Ngengi Magana emphasised, “This isn’t about human rights; it’s about our society and cultural values. This behavior is not acceptable or tolerable.”

Although homosexuality is currently illegal in Kenya, the conservative East African country is growing tolerant of same-sex relationships, human rights campaigners have claimed.

This comes as politicians seek to clamp down on sexual freedoms, with parliament planning to revise the criminal code, including clauses affecting the LGBT+ community.

Kenya is considering the Family Protection Bill 2023, which could lead to 50-year prison sentences for non-consensual same-sex acts.

Sponsored by Homa Bay Town legislator Peter Kaluma, the bill aims to ban homosexuality, same-sex unions, and LGBTQ activities and campaigns.

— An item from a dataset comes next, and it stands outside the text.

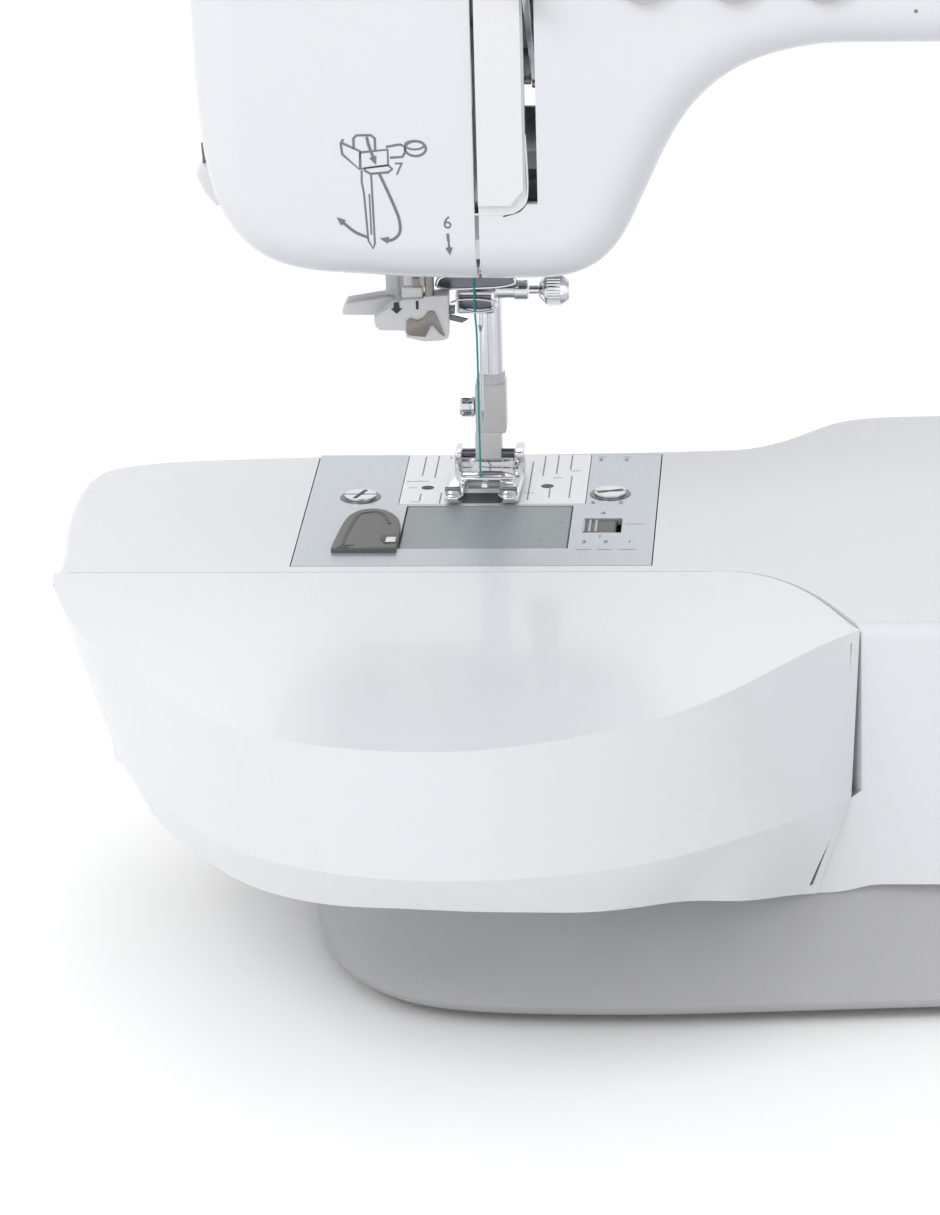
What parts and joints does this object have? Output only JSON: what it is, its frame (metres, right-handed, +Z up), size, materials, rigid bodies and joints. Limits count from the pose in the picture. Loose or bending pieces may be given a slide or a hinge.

It also intends to prohibit gay parades, assemblies, marches, and public cross-dressing.

According to the bill, individuals engaging in non-consensual same-sex acts could face imprisonment for a minimum of 10 years and a maximum of 50 years.

Owners of premises used for same-sex relations may be fined $14,000 (£11,000) or serve a seven-year jail term if the bill becomes law.

It also comes after Kenya’s Supreme Court upheld a mid-September 2023 decision to allow the registration of LGBTQ non-governmental organizations, overturning a decade-long dispute with the National Gay and Lesbian Rights Commission, which had been denied registration by Kenya’s NGO Coordinating Board.

The Supreme Court’s ruling earlier last year deemed such discrimination unconstitutional, marking a significant milestone for LGBTQ organizations in Kenya.

The Vienna Convention on Diplomatic Relations does not explicitly address the flying of non-official flags, such as the LGBT+ flag, by diplomatic missions.

However, diplomatic missions are expected to adhere to the laws and regulations of the host country and to conduct themselves in a manner that respects local customs and sensitivities.

In May 2022, Indonesia summoned the British ambassador to explain the raising of a lesbian, gay, bisexual and transgender (LGBT) flag at its embassy in Jakarta, and urged foreign missions to respect local sensitivies following a backlash among conservatives.